With these attempts to redefine the role of nuclear weapons by both the U.S. and Russia, the question of reducing nuclear arsenals in both countries acquires ever increasing importance.
Both countries have agreed to reduce their arsenals in the 1993 START-2 treaty. Further reductions have been envisaged in conversations between the U.S. President Clinton and Russia's President Boris Yeltsin during their meeting in Helsinki this year. These reductions could be formalized in a new treaty, the so-called START-3.
However, the process has been halted by Russia's failure to ratify the START-2 provisions. Such ratification is seen as a necessary condition for embarking on formal START-3 negotiations.
START-2 has been ratified by the U.S. Senate, but Russia's State Duma (parliament's lower house) has still failed to do so. And now, it is obvious that there will be no ratification this year, despite repeated Yeltsin's promises and assurances by other Russian politicians.

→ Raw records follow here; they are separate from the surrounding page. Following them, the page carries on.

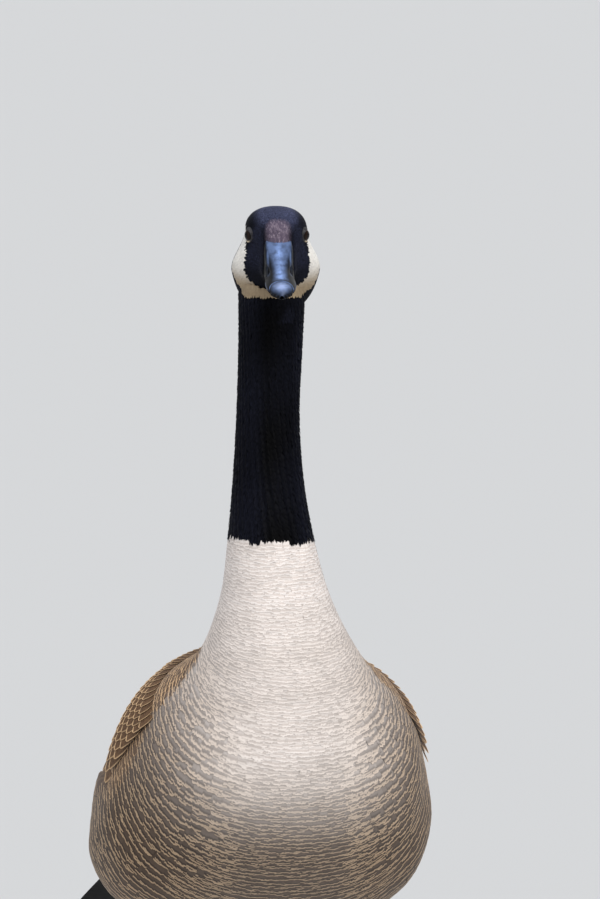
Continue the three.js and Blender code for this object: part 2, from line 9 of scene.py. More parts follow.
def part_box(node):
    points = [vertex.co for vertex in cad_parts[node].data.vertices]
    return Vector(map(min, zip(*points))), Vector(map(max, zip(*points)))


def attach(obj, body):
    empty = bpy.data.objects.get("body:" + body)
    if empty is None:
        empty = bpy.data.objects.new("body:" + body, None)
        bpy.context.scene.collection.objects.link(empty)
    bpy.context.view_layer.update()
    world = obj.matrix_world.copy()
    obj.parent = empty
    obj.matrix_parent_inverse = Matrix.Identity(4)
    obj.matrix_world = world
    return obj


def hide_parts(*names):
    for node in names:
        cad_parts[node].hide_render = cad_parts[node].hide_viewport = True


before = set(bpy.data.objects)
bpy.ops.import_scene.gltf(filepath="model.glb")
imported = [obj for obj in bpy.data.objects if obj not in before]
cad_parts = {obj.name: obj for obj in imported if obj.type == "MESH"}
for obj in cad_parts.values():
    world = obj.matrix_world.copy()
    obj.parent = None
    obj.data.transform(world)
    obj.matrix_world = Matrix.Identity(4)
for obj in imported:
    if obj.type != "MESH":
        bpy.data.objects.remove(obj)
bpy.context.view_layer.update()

# Shapes are worked out in millimetres in the goose's own frame, +Z up, facing -Y, as the solids are. The
# goose stands higher than its sections say, by STAND.
MILLIMETRES = 1000
STAND = 30
EYE_MIDDLE = np.array([-9.0, -152.0, 634.0 + STAND])
EYE_RADIUS = 6.2
EYE_SPACING = 34.4
HEAD_NOD = 11
HEAD_TURN = -7


def table(keys, rows):
    """Rows of sections as one list of numbers for each key."""
    return dict(zip(keys.split(), np.array(rows, float).T))


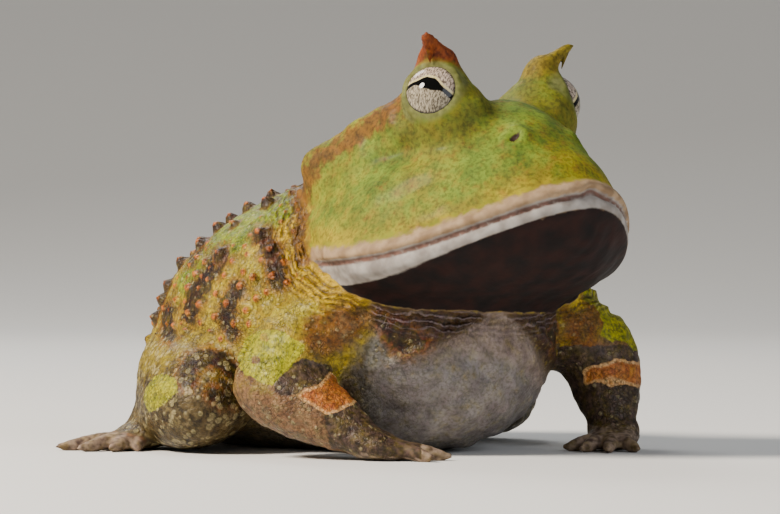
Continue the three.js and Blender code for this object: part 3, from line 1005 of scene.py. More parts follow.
THROAT = (
    (360, 272), (384, 262), (424, 248), (468, 231), (513, 219), (558, 215), (600, 222),
    (612, 240), (604, 275), (596, 300), (560, 316), (530, 309), (497, 301), (460, 306),
    (420, 303), (385, 296),
)  # fmt: skip
CHEST_PALE = (
    (497, 298), (480, 316), (462, 330), (440, 343), (414, 356), (386, 366), (366, 376),
    (380, 446), (560, 446), (556, 400), (543, 366), (528, 336), (512, 314),
)  # fmt: skip
CHEST_BLUE = (
    (344, 312), (378, 308), (392, 322), (384, 346), (404, 366), (470, 352), (520, 366),
    (545, 400), (540, 446), (380, 446), (350, 372),
)  # fmt: skip
CHEST_DARK = (
    (360, 292), (440, 300), (498, 304), (560, 306), (606, 280), (612, 330), (590, 356),
    (566, 392), (548, 366), (530, 336), (498, 304), (478, 322), (452, 338), (420, 352), (392, 352),
    (378, 326),
)  # fmt: skip
SHOULDER = (
    (300, 322), (324, 306), (352, 302), (372, 312), (362, 336), (338, 352), (312, 356), (300, 344),
)  # fmt: skip
NECK_LINE = (
    (340, 140), (318, 156), (302, 176), (296, 200), (295, 236), (303, 262), (328, 280),
    (362, 290), (404, 298), (460, 304), (530, 306), (590, 296), (606, 272),
)  # fmt: skip
# How many places of the line have yellow skin by them
NECK_YELLOW = 8
FOLD_LEFT_OF_CHEST = ((497, 300), (470, 318), (440, 340), (400, 360), (352, 378))
FOLD_RIGHT_OF_CHEST = ((497, 300), (522, 318), (545, 345), (566, 384))
LEFT_YELLOW = (
    (584, 300), (596, 306), (604, 322), (600, 334), (612, 342), (624, 340), (634, 352), (645, 349),
    (645, 290), (584, 286),
)  # fmt: skip
LEFT_SHOULDER = (
    (560, 306), (578, 312), (592, 310), (604, 324), (598, 338), (604, 346), (592, 360),
    (578, 372), (566, 350),
)  # fmt: skip
LEFT_DASH = ((598, 383), (610, 380), (622, 382))
LEFT_ORANGE = (
    (584, 372), (592, 366), (604, 365), (616, 360), (645, 364), (645, 388), (626, 383),
    (610, 386), (596, 381), (586, 384),
)  # fmt: skip


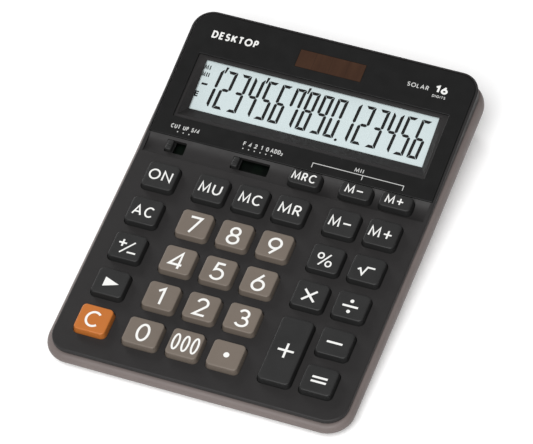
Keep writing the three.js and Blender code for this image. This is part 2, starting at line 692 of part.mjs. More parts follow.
function lcdFrame() {
  const low = LCD_TOP - LCD_THICKNESS - FIT_GAP - FRAME_BACK;
  const outer = solid(aroundView(FRAME_MARGIN, low, LCD_TOP));
  const pocket = aroundView(LCD_MARGIN + FIT_GAP, LCD_TOP - LCD_THICKNESS - FIT_GAP, 3);
  const back = aroundView(-2, low - 1, 3);
  return skin(cut(outer, pocket, back));
}

const CONNECTOR_WIDTH = 3;
const CONNECTOR_V = 10;

// Elastomer strip from the board up to the glass, in the display's frame.
function connectorGeometry() {
  const top = LCD_TOP - LCD_THICKNESS - FIT_GAP;
  const corner = at(display, 0, CONNECTOR_V - CONNECTOR_WIDTH / 2, top);
  const room = corner.z - faceHeight(deck, corner.y, BOARD_TOP + FIT_GAP);
  const height = (room * Math.cos(DECK_TILT * RAD)) / Math.cos((LCD_TILT - DECK_TILT) * RAD);
  return slab(LCD_WIDTH * 0.85, CONNECTOR_WIDTH, top - height, top, 0, CONNECTOR_V);
}

// ---- Board and mat, in the deck's frame ----
const BOARD_MARGIN = 9.0; // case edge to the board
const BOARD_FRONT = FRONT_MARGIN - 1.2;
const BOARD_REAR = PANEL_FRONT + 31;

function mainBoard() {
  const bottom = BOARD_TOP - BOARD_THICKNESS;
  const width = CASE_WIDTH - 2 * BOARD_MARGIN;
  const length = BOARD_REAR - BOARD_FRONT;
  const board = solid(slab(width, length, bottom, BOARD_TOP, 0, BOARD_FRONT + length / 2));
  const blobSteps = ROUND_STEPS / 2;
  const blob = loft([
    ringAt(circlePoints(7, blobSteps), bottom + 0.1).reverse(),
    ringAt(circlePoints(6.2, blobSteps), bottom - 0.8).reverse(),
    ringAt(circlePoints(3.5, blobSteps), bottom - 1.4).reverse(),
  ]).translate(20, PANEL_FRONT + 14, 0);
  return skin(cut(join(board, blob), ...screwPassages(WELL_RADIUS + 2 * FIT_GAP)));
}

// Upright holes through the board and mat for the front screws' bosses, in the deck's frame.
function screwPassages(radius) {
  return SCREW_PLACES.slice(0, 2).map(({ x }) => {
    const points = circlePoints(radius, ROUND_STEPS / 2, x, rowV(1));
    return prism(points, BOARD_TOP - 3, DOME_TOP);
  });
}

function keyMat() {
  const low = MAT_TOP - MAT_THICKNESS;
  const left = columnX(0) - KEY_WIDTH / 2;
  const right = columnX(5) + KEY_WIDTH / 2;
  const rear = rowV(KEY_ROWS - 1) + KEY_DEPTH / 2 + 1;
  const length = rear - FRONT_MARGIN;
  const sheet = slab(right - left, length, low, MAT_TOP, (left + right) / 2, FRONT_MARGIN + length / 2);
  const tabLeft = columnX(3) - KEY_WIDTH / 2;
  const tabFront = rear - 2;
  const tabLength = MEMORY_KEY_V + MEMORY_KEY_DEPTH / 2 - tabFront;
  const tabV = tabFront + tabLength / 2;
  const tab = slab(right - tabLeft, tabLength, low, MAT_TOP, (right + tabLeft) / 2, tabV);
  let body = join(solid(sheet), tab);
  KEYS.forEach((key) => {
    const top = key.inStep ? STEP_DOME_TOP : DOME_TOP;
    const dome = loft([ringAt(circlePoints(3.4, 8), MAT_TOP - 0.2), ringAt(circlePoints(2.0, 8), top)]);
    body = join(body, dome.translate(key.x, key.v, 0));
  });
  return skin(cut(body, ...screwPassages(BOSS_RADIUS + 3 * FIT_GAP)));
}

// ---- Assembly ----
addNode(root, 'upper_case', upperCase(), DARK_CASE);
addNode(root, 'lower_case', lowerCase(), WARM_CASE);
KEYS.forEach((key) => {
  addNode(deck, key.name, keyGeometry(key), key.look).position.set(key.x, key.v, 0);
});
[['rounding', ROUNDING_X], ['decimal', DECIMAL_X]].forEach(([name, left]) => {
  const x = -HALF_WIDTH + left;
  addNode(deck, `${name}_switch_knob`, knobGeometry(), DARK_KEY).position.set(x, SWITCH_V, 0);
  addNode(deck, `${name}_switch_wiper`, wiperGeometry(), STEEL).position.set(x, SWITCH_V, 0);
});
addNode(deck, 'main_board', mainBoard(), BOARD_FACE);
addNode(deck, 'key_mat', keyMat(), SOFT_RUBBER);
addNode(panel, 'display_panel', displayPanel(), PANEL_FACE);
const solarWindow = slab(SOLAR_WIDTH, SOLAR_DEPTH, -PANEL_THICKNESS, 0, 0, SOLAR_V);
addNode(panel, 'solar_window', solarWindow, SOLAR_FACE);
const cellGrow = 2 * CELL_MARGIN;
const cellTop = -PANEL_THICKNESS - FIT_GAP;
const solarCell = slab(SOLAR_WIDTH + cellGrow, SOLAR_DEPTH + cellGrow, cellTop - 1.2, cellTop, 0, SOLAR_V);
addNode(panel, 'solar_cell', solarCell, SOLAR_FACE);
const windowSlab = aroundView(WINDOW_MARGIN, -FIT_GAP - WINDOW_THICKNESS, -FIT_GAP);
addNode(display, 'display_window', windowSlab, CLEAR);
addNode(display, 'lcd_glass', aroundView(LCD_MARGIN, LCD_TOP - LCD_THICKNESS, LCD_TOP), LCD_FACE);
addNode(display, 'lcd_frame', lcdFrame(), BLACK_PLASTIC);
addNode(display, 'lcd_connector', connectorGeometry(), SOFT_RUBBER);
FOOT_PLACES.forEach(({ name, x, y }) => {
  addNode(root, name, footGeometry(), FOOT_RUBBER).position.set(x, y, 0);
});
SCREW_PLACES.forEach(({ name, x, y }) => {
  const headFace = SCREW_WELL_TOP - 1.2 - FIT_GAP - 1.4;
  const reach = Math.min(5.5, bossCeiling(y) - SCREW_WELL_TOP - 1.2);
  const screw = addNode(root, name, screwGeometry(SCREW_WELL_TOP + reach - headFace), STEEL);
  screw.position.set(x, y, headFace);
});
addNode(root, 'battery_cover', batteryCover(), WARM_CASE);
const coverScrew = addNode(root, 'battery_cover_screw', screwGeometry(3.2), STEEL);
coverScrew.position.set(COVER_SCREW_X, BATTERY_Y, FLOOR_LOW - 0.7);
const cellOutline = circlePoints(CELL_RADIUS, ROUND_STEPS, CELL_X, BATTERY_Y);
addNode(root, 'battery', prism(cellOutline, CELL_LOW, CELL_LOW + CELL_HEIGHT), STEEL);
addNode(root, 'battery_contact_side', contactSide(), STEEL);
addNode(root, 'battery_contact_top', contactTop(), STEEL);

export default root;
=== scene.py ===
import json
import math

import bpy
import numpy as np
from mathutils import Matrix, Vector


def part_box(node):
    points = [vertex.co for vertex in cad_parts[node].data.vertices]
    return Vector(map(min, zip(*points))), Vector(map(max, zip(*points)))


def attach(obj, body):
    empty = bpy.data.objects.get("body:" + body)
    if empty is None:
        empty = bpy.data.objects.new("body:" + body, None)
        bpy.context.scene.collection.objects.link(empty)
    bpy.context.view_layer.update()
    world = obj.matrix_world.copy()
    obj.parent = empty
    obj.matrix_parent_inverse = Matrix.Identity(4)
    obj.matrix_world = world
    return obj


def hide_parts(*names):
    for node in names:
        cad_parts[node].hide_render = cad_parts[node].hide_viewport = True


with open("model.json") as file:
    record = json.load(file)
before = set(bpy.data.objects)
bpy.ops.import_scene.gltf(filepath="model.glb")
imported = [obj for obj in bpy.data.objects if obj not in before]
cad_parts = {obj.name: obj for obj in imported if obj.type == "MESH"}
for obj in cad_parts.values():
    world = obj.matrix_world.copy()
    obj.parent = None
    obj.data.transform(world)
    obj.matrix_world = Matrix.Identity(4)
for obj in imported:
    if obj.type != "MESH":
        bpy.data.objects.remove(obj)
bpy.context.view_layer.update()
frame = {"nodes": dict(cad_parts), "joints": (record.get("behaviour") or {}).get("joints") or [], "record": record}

# Desk calculator: fine shells and key caps, printed legends, a segment display and finishes,
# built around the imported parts. Lengths are in metres. A slope's own coordinates are x across,
# v up the slope and w out of its face.

MM = 0.001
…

Last week (Dec. 6) chairman of the Dump's Foreign Affairs Committee Vladimir Lukin was reported by Russian media to have said that START-2 is unlikely to be ratified this year, owing to opposition by Communist and nationalist deputies. These deputies are said to be concerned that the treaty would affect Russia's national security, but they also point out that the government has, so far, failed to present a convincing and coherent plan for restructuring Russia's nuclear forces, once START-2 and START-3 are implemented.
The current discussion within the Russian military and political establishments on the role of nuclear forces in future conflicts may eventually serve to develop plans for such changes.